The existence of the Ecclesiastical Courts, in which Canon law was administered, we have already mentioned in discussing the quarrel of Henry II of England and Thomas Becket.[22] Founded originally to deal with purely ecclesiastical cases and officials, they tended in time to draw within their competence any one over whom the Church could claim protection and any causes that affected the rites of the Catholic Church. It was a wide net with a very small mesh, as the Angevin Henry II and other lay rulers of Europe found. The protection that spread its wings over priests and clerks stretched also to crusaders, widows, and orphans: the jurisdiction of the Church Courts claimed not merely moral questions such as heresy, sacrilege, and perjury, but all matters connected with probate of wills, marriage and divorce, and even libel.

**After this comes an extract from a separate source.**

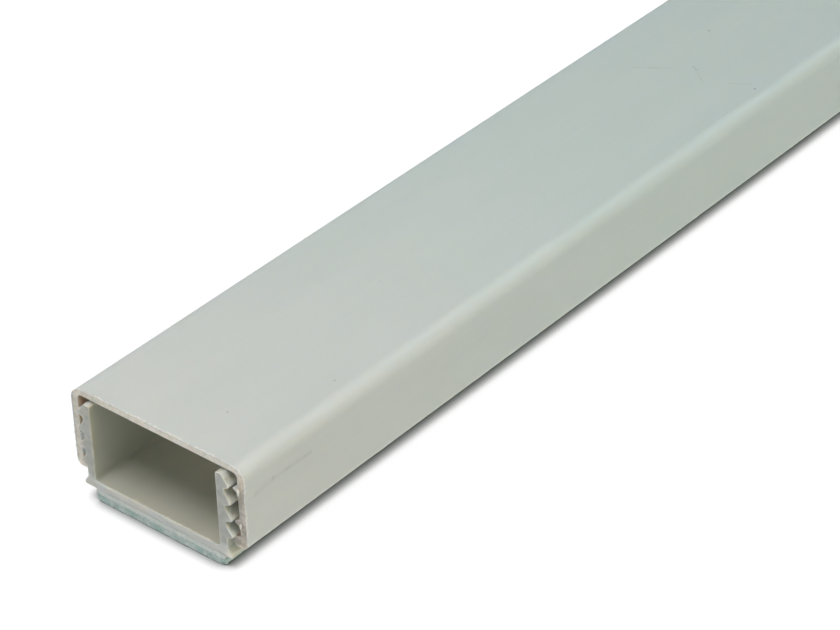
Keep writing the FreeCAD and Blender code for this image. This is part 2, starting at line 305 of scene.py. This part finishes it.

Rome became a hive of ecclesiastical lawyers, with the Pope, like the Roman emperors of old, the supreme law-giver and final court of appeal for all Church Courts of Europe. His rule was absolute, at least in theory, for by his power of ‘dispensation’ he could set aside, if he considered advisable, the very Canon law his officials administered. He could also summon to his curia, or papal court, any case on which he wished to pronounce judgement, at whatever stage in its litigation in an inferior ecclesiastical court.
Under the Pope in an ordered hierarchy, corresponding to the feudal arrangement of lay society, came the metropolitans, who received from his hand or from those of his legates the narrow woollen scarf, or pallium, that was the symbol of their authority. Next in order came the diocesan bishops with their ‘officials’, the archdeacons and rural deans, each with their own court and measure of jurisdiction.
The Pope’s will went forth to Christendom in the form of letters called ‘bulls’, from the bulla or heavy seal that was attached to them. Against those who paid no heed to their contents he could hurl either the weapon of excommunication—that is, of personal outlawry from the Church—or else, if the offender were a king or a city, the still more blasting ‘interdict’ that fell on ruler and ruled alike. The land that groaned under an interdict was bereft of all spiritual comfort: no priest might say public Mass, baptize a new-born child, perform the marriage service, console the dying with ‘supreme unction’, or bury the dead. The very church bells would ring no more.
It was under this pressure of spiritual starvation, when the Saints seemed to have withdrawn their sheltering arms and the demons to have gathered joyfully to a harvest of lost souls, that John of England was brought by the curses of his people to turn to Rome in repentance and submission. Yet, as in the case of most weapons, familiarity bred contempt, and too frequent use of powers of ‘interdict’ and ‘excommunication’ was to blunt their efficacy—a Frederick II, the oft-excommunicated, proved able to conquer Jerusalem and dominate Italy even under the papal ban.
The Church, in her claims to world empire, demanded in truth an obedience it was beyond her ability to enforce. She also laid herself open to temptations to which from the nature of her temporal ambitions she must inevitably succumb. No such elaborate and expensive administration as emanated from her curia could continue without an inexhaustible flow of money into her treasury. Lawyers, priests, legates, cardinals, the Pope himself, had each to be maintained in a state befitting their office in the eyes of a world, as ready in the thirteenth century as in the twentieth to judge by appearances and offer its homage accordingly.
In addition to the ordinary expenses of a ruler, whose court was a centre of religious and intellectual life for Europe, there was the constant burden of war, first with neighbouring Italian rulers and then with the Empire. Innocent IV triumphed over the Hohenstaufen; but largely by dipping his hands into English money-bags, to such an extent indeed during the reign of John’s son, Henry III, that England gained the scoffing name of the ‘milch cow of the Papacy’.
At first, when the ecclesiastical courts had offered to criminals a justice at once more humane and comprehensive than the rough-and-ready tyranny of a king or feudal lord, the upholders of the rights of Canon law were regarded as popular heroes. Later, however, with the growth of national feeling and the development and better administration of the civil codes, men and women began to falter in their allegiance. Canon law was found to be both expensive and tardy, especially in the case of ‘appeals’, that is, of cases, called from some inferior court to Rome. The key also to the judgements given at Rome was often too obviously gold and of heavy weight.
Papal Exactions
Nor was justice alone to be bought or sold. A large part of the money that filled the Roman treasury was derived from benefices and livings in different countries of Europe that had by one means or another accumulated in papal hands. The constant pressure of the wars with emperors and Italian Ghibellines made it necessary for the Popes to administer this patronage as profitably as possible; and so the spiritual needs of dioceses and parishes became sacrificed to the military calls on the Roman treasury.